Rob Smith, Jagex: Unlike in previous years where publishers have aimed directly for the World of Warcraft audience with titles such as Age of Conan and Warhammer Online, the outlook for 2010 looks remarkably different.

A game to topple WOW doesn’t have to come from the fantasy genre, or even from the retail MMO sector, you only have to look at the success of games such as Farmville or Mafia Wars on Facebook to show how popular these casual MMOs can be.

2010 will see the release of a number of hardcore space and science fiction MMOs such as Star Wars and Star Trek online alongside the introduction of other successful IPs such as DC Online and Stargate. These games are unlikely to topple the likes of World of Warcraft from its throne, at least in the short term.

Stephan Ansari, OGPlanet: In short: No.

World of Warcraft is a juggernaut, it’s the easy to learn difficult to master paradigm, which has captured so many new gamers that have never considered playing MMOs before. Its hold over this sector is like Madonna’s hold over the music industry, the ability to reinvent one’s self, building on the strong foundations that have already been implemented to date keeps WoW firmly at the top of the table.

With the introduction of new MMO’s we see players trying them out but Blizzard has put a polish on their creations that if not equalled gives them the ability to win back any lost players. We should not also over look the fundamental fact that MMOs are so all encompassing that it’s rare to find someone playing more than one so once you find one as polished and engaging as World of Warcraft it’s hard to let go.

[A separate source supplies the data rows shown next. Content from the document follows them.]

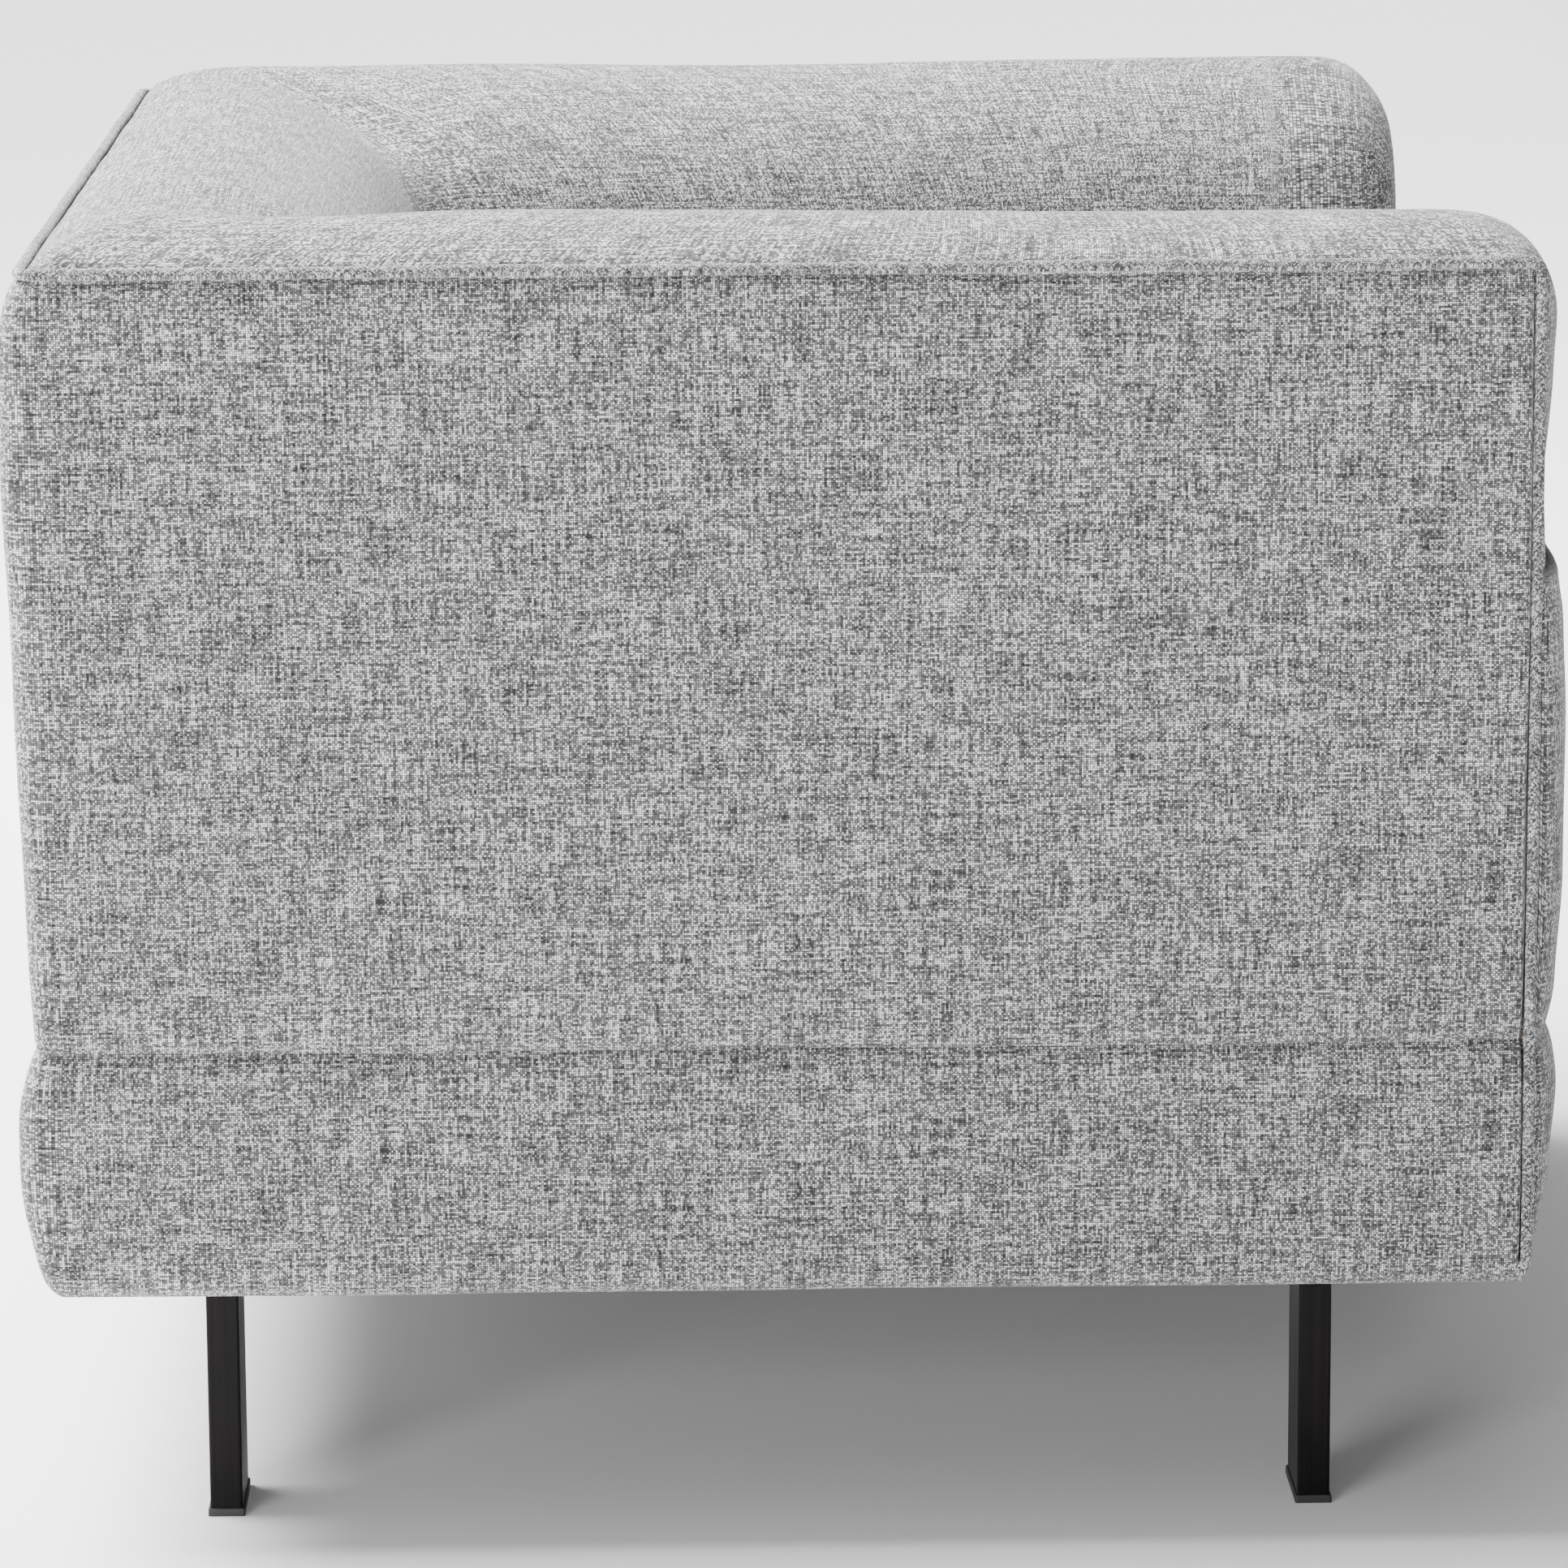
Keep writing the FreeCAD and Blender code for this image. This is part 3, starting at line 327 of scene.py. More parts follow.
STEPS = 12
front_rings = []
for step in range(STEPS + 1):
    angle = math.pi / 2 * step / STEPS
    ring = []
    for index, cut in enumerate(FULL_CUT):
        reach, inset, power = front_reach(index)
        p = Vector((ARM_OUT - cut.x, ARM_FACE + reach * (1 - math.sin(angle) ** power), cut.y))
        middle = Vector((SPINE[0], p.y, min(max(p.z, SPINE[1]), SPINE[2])))
        away = middle - p
        p += away.normalized() * inset * (1 - max(0.0, math.cos(angle)) ** power)
        p.y += lean(p.z) * math.sin(angle) ** 2
        ring.append(p)
    front_rings.append(ring)
for share in (0.12, 0.26, 0.42, 0.6, 0.78):
    ring = []
    for p in front_rings[STEPS]:
        middle = Vector((SPINE[0], p.y, min(max(p.z, SPINE[1]), SPINE[2])))
        q = p.lerp(middle, share)
        q.y = ARM_FACE + lean(q.z) - 0.8 * MM * math.sin(share * math.pi / 2)
        ring.append(q)
    front_rings.append(ring)
left = list(reversed(front_rings)) + rows
mirrored = [[Vector((-p.x, p.y, p.z)) for p in ring] for ring in reversed(left[:-1])]
face = len(front_rings) - STEPS // 2
roll = skin("rolled_arms_and_back", left + mirrored, (face, len(left + mirrored) - 1 - face))
print("rings", len(left + mirrored))

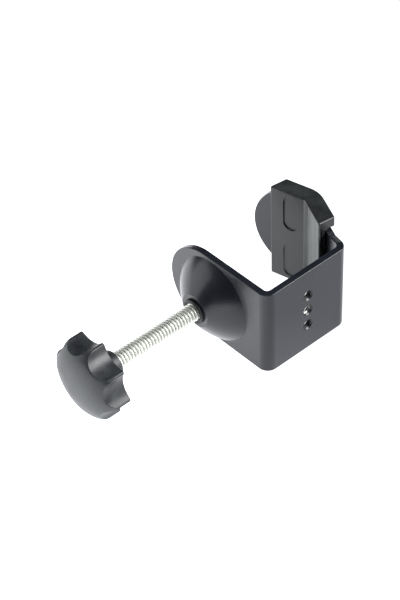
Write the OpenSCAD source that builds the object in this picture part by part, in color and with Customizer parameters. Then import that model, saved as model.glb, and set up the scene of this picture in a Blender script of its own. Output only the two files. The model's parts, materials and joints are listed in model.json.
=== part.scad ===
// Screw clamp for studio gear: a bent steel bracket with a V-shaped jaw, and a
// hand-turned spindle that carries a tilting pressure pad.
// Millimetres. The web's outer face lies in the plane y = 0 and faces -Y, the
// centre socket's mouth is at the origin, the spindle runs along X, +Z is up.

/* [Bracket] */
// Outside width of the web across its two bends
web_w = 60; // [56:1:66]
// Height of the sheet at the web
sheet_h = 55; // [54:1:60]
// Thickness of the sheet
sheet_t = 4; // [3.5:0.25:4.5]
// Inside radius of the web's two bends
bend_r = 2.25; // [1.5:0.25:3]
// Reach of both legs from the web's outer face
leg_reach = 75.5; // [74:0.5:80]

/* [Sockets] */
// Bore radius of the tapped sockets, the minor radius of a 1/4 inch - 20 thread
socket_r = 2.6; // [2.5:0.05:2.65]
// Distance between neighbouring sockets
socket_pitch = 10.5; // [9:0.5:14]

/* [Boss] */
// Distance of the spindle's axis from the web's outer face
spindle_y = 41.5; // [40:0.5:43]
// Radius of the domed boss where it leaves the leg
boss_r = 26; // [24:0.5:26.5]
// Height of the boss above the leg, without the bush
boss_h = 13.4; // [12:0.2:14.5]

/* [Jaw] */
// Outward lean of the jaw's first half, in degrees
jaw_out = 24; // [20:1:26]
// Inward lean of the jaw's second half, in degrees
jaw_in = 14; // [10:1:16]
// Distance of the jaw's V line from the web's outer face
jaw_v_y = 39.5; // [38:0.5:42]
// Height of the jaw between its straight edges
jaw_h = 48; // [46:1:50]
// Radius of the jaw's rounded end
jaw_end_r = 28; // [26:1:32]

/* [Jaw pad] */
// Height of the pad
pad_h = 63; // [61:1:66]
// Thickness of the pad in front of the jaw
pad_front = 4.6; // [4:0.2:5]
// Thickness of the pad behind the jaw
pad_back = 1.8; // [1.6:0.1:2.4]
// Distance of the pad's two ends from the web's outer face
pad_ends = [17.8, 59.8]; // [15:0.2:65]

/* [Spindle] */
// Outside diameter of the trapezoidal thread
thread_d = 10; // [10:1:10]
// Pitch of the thread
thread_p = 2; // [1.5:0.5:2]
// Length of thread that shows between the boss and the knob
thread_show = 54.5; // [52:0.5:60]

/* [Knob] */
// Diameter of the knob over its ridges
knob_d = 47.4; // [44:0.2:50]
// Length of the knob without its hub
knob_len = 17.6; // [16:0.2:20]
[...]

Erling Ellingsen, Funcom: Predicting the fall of World of Warcraft would be futile. The game has proven to be incredibly resilient against the test of time, not only because it's a great game but also because it's turned into somewhat of a pop-cultural phenomenon. Predicting success or failure in the MMO segment is dangerous, but I think it's safe to say that World of Warcraft will be around for a long time.

That said, I think there is one game that might have a chance of becoming very successful both in terms of sales and subscriber numbers in the long-run, and that's 'Star Wars: Old Republic'. Not only is this an amazing license, Bioware is also one of the few developers out there who has got the expertise and resources required to pull of such a monumental production.

What's the key to creating a successful MMO?

Dirk Weyel, Frogster: One of the most important key success factors is having a well-tested and well-balanced game from the beginning.

It doesn’t have to be perfect but it needs to be fun, the players have to have the impression that they are treated fair and the developer needs to be transparent and credible in communicating to the community, especially when talking about existing problems, bugfixes, upcoming patches.

Jaeho Lee, NCsoft: By nature, MMO is a game to play with others, a lot of different people. Making the gamers feel fun to play with others is more important.

In addition, since MMOs are not just games, but services, they must offer a positive player experience outside of the game in areas like community interaction as well as billing and customer support. Ultimately your game needs to build a strong community of players who feel passionately about the game and who will help to spread the word to other players.

EJ Moreland, Realtime Worlds: Understanding what you want to deliver with your core game and being disciplined about only including the features that support and add depth to this core game. If your game, at heart, doesn’t capture the imagination of your audience... all the bells and whistles won’t change that.

In addition, it is crucial to ensure that the game you’re planning on delivering executes well on the features provided – you don’t get a second first impression from the market. In most cases, a developer is better off reducing the feature-set to ensure that each has this level execution rather than throwing more features into the game that haven’t had the time to mature and be polish.